■ What to produce
A precise retyping is required of every line from the one containing "The three.js and" down to the one containing "# ----- The stage", both included, and of no other line.

■ Data rows
++++++++++

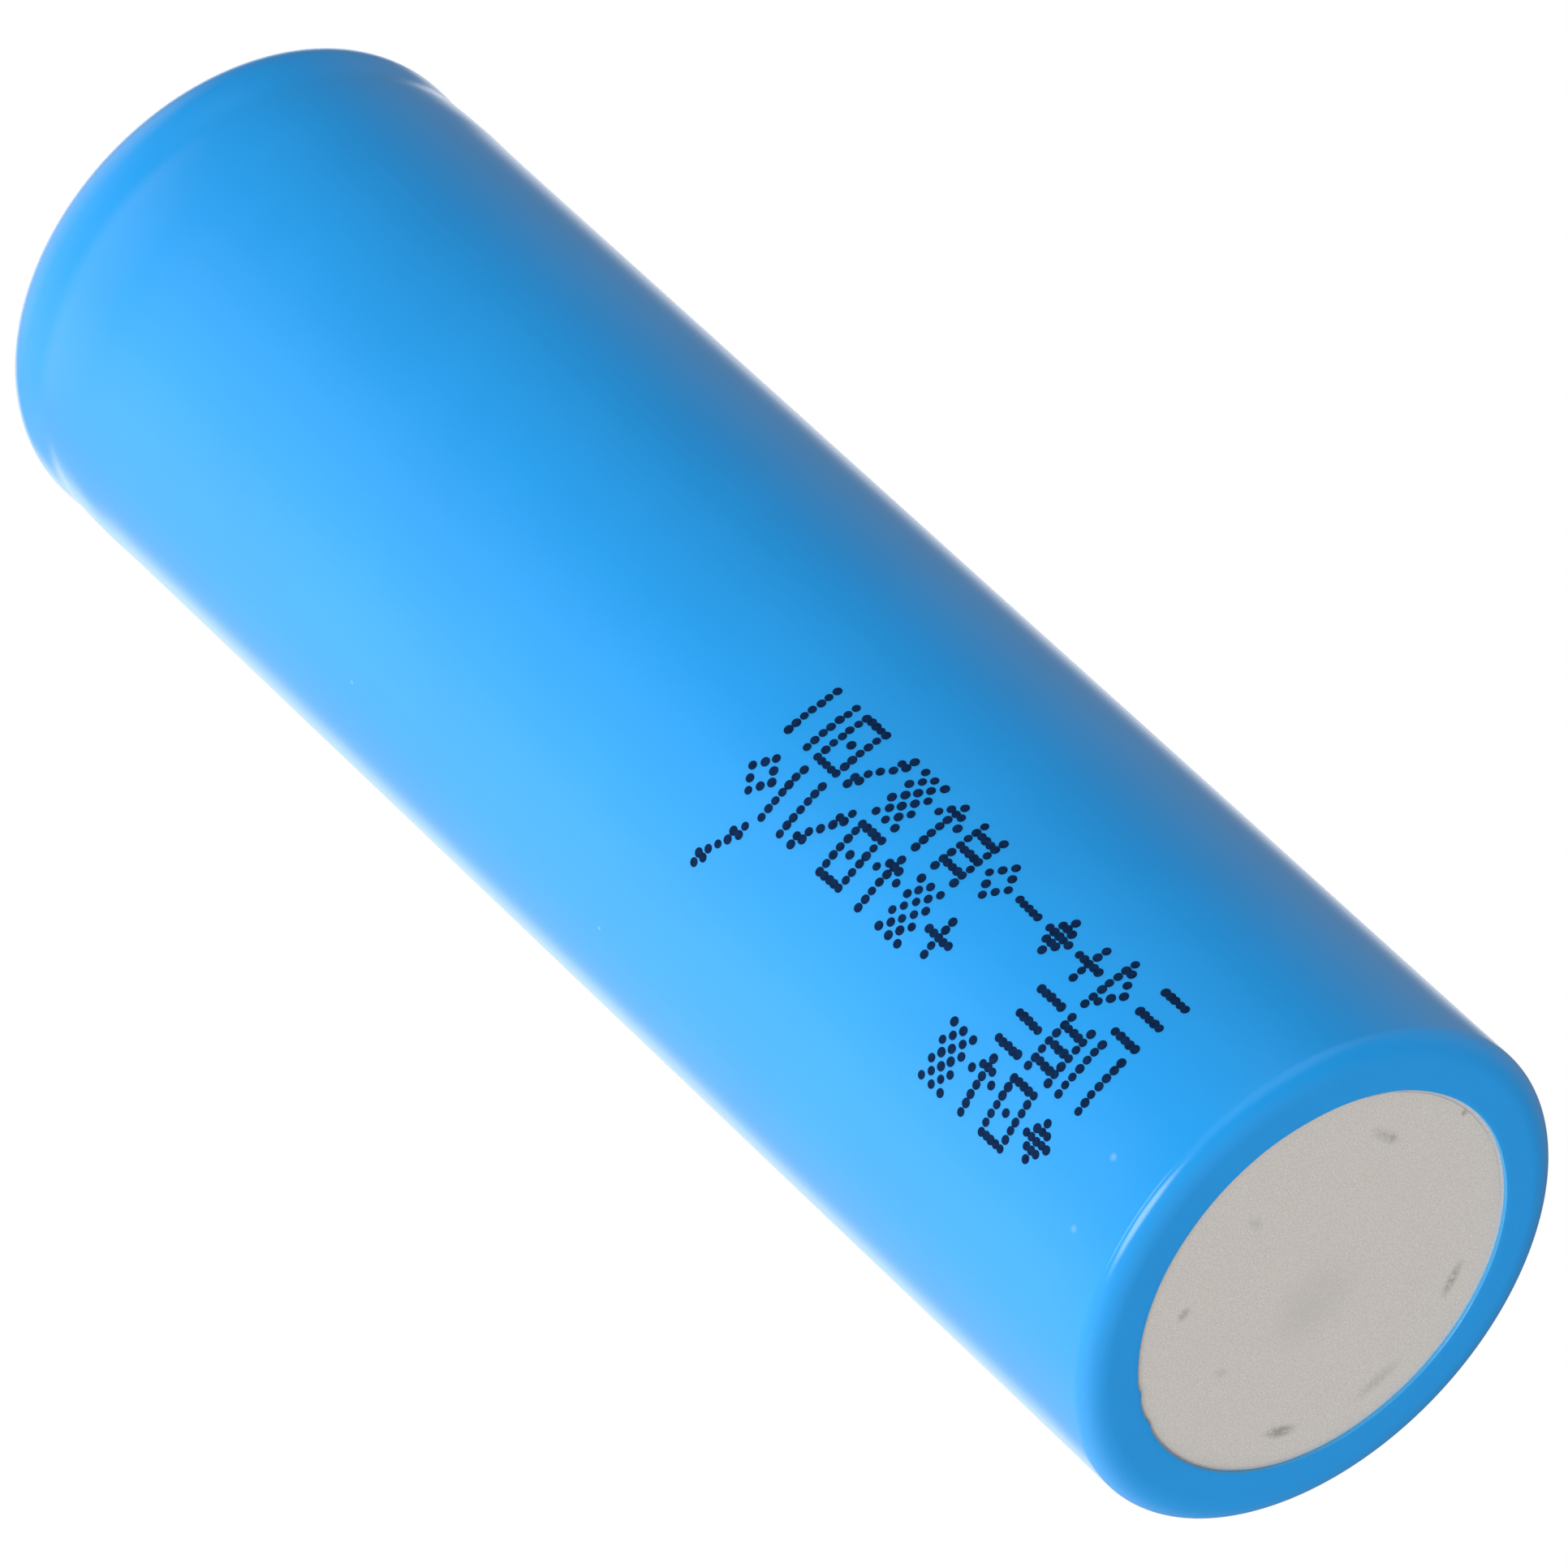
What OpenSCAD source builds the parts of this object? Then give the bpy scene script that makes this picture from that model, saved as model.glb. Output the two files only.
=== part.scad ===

++++++++++

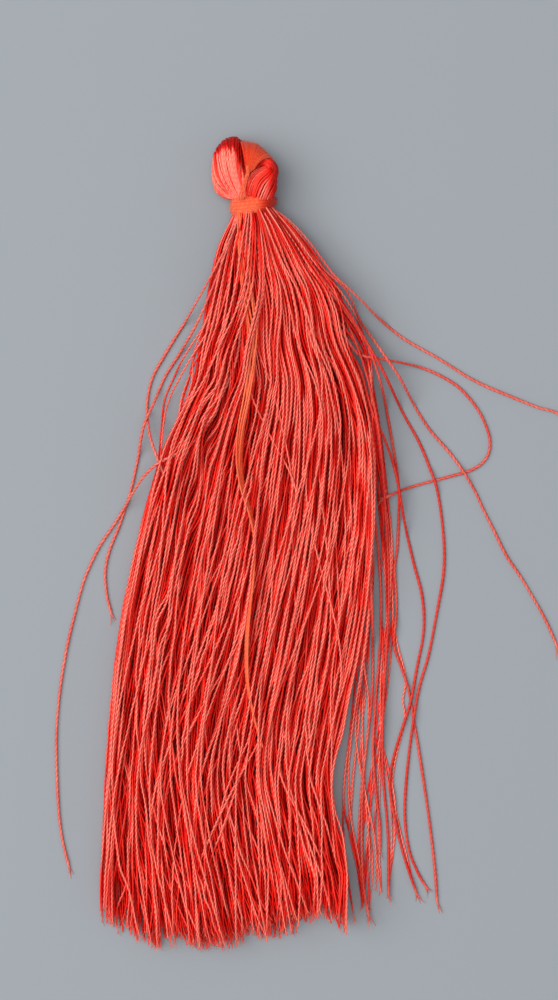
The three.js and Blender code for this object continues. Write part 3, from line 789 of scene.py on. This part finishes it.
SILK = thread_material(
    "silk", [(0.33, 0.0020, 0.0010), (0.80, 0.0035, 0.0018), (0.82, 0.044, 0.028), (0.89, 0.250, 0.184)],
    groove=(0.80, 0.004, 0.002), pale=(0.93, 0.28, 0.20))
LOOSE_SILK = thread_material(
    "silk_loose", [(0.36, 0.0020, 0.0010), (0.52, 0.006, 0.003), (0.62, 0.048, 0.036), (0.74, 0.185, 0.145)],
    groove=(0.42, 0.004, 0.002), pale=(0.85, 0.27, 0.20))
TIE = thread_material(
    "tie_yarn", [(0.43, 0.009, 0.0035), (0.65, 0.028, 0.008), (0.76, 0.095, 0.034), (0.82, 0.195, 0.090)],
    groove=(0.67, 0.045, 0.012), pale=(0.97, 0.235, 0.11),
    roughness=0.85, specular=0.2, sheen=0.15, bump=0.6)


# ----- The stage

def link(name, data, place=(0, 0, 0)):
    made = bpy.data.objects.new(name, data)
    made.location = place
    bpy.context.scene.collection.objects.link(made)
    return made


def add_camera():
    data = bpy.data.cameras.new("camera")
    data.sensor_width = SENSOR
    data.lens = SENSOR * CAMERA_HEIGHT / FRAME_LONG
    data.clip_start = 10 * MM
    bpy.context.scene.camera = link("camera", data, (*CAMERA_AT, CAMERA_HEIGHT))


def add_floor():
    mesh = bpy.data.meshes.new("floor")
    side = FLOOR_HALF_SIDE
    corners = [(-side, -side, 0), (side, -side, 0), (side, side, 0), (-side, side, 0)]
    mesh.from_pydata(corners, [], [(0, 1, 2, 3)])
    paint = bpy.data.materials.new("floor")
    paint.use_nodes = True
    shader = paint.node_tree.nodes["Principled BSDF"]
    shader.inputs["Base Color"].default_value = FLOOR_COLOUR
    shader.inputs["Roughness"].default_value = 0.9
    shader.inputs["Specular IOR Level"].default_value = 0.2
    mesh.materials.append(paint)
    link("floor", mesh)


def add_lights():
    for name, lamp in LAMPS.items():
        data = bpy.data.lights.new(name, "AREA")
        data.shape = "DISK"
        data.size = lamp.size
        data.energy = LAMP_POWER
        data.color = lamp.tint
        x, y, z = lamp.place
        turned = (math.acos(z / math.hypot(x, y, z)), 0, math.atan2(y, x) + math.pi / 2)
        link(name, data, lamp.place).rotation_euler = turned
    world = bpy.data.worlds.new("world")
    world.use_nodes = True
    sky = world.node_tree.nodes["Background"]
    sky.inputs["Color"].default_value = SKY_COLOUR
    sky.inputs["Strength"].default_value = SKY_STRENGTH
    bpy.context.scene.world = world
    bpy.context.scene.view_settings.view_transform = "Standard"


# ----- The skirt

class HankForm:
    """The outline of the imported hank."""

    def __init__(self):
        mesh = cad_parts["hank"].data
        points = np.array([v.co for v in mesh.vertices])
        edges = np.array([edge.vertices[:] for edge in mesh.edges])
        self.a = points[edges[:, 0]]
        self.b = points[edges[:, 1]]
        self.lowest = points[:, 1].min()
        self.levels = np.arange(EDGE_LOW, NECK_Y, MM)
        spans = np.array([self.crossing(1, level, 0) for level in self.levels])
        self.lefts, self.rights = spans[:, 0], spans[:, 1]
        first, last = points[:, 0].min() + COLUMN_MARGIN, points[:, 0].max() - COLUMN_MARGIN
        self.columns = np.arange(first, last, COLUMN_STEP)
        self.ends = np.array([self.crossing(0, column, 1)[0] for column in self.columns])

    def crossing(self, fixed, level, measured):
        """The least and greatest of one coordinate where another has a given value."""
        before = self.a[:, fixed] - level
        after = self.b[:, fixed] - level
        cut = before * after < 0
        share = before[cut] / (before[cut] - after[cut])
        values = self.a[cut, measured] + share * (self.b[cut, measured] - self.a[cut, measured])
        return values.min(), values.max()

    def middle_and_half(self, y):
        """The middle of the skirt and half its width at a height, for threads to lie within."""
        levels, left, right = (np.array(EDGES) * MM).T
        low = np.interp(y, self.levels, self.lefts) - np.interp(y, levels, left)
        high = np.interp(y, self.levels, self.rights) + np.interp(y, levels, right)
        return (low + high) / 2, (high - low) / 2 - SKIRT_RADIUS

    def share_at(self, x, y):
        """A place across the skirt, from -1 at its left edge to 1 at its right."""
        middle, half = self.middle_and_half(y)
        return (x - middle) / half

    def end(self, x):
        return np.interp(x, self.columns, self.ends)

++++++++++

■ Result of this exercise
The three.js and Blender code for this object continues. Write part 3, from line 789 of scene.py on. This part finishes it.
SILK = thread_material(
    "silk", [(0.33, 0.0020, 0.0010), (0.80, 0.0035, 0.0018), (0.82, 0.044, 0.028), (0.89, 0.250, 0.184)],
    groove=(0.80, 0.004, 0.002), pale=(0.93, 0.28, 0.20))
LOOSE_SILK = thread_material(
    "silk_loose", [(0.36, 0.0020, 0.0010), (0.52, 0.006, 0.003), (0.62, 0.048, 0.036), (0.74, 0.185, 0.145)],
    groove=(0.42, 0.004, 0.002), pale=(0.85, 0.27, 0.20))
TIE = thread_material(
    "tie_yarn", [(0.43, 0.009, 0.0035), (0.65, 0.028, 0.008), (0.76, 0.095, 0.034), (0.82, 0.195, 0.090)],
    groove=(0.67, 0.045, 0.012), pale=(0.97, 0.235, 0.11),
    roughness=0.85, specular=0.2, sheen=0.15, bump=0.6)


# ----- The stage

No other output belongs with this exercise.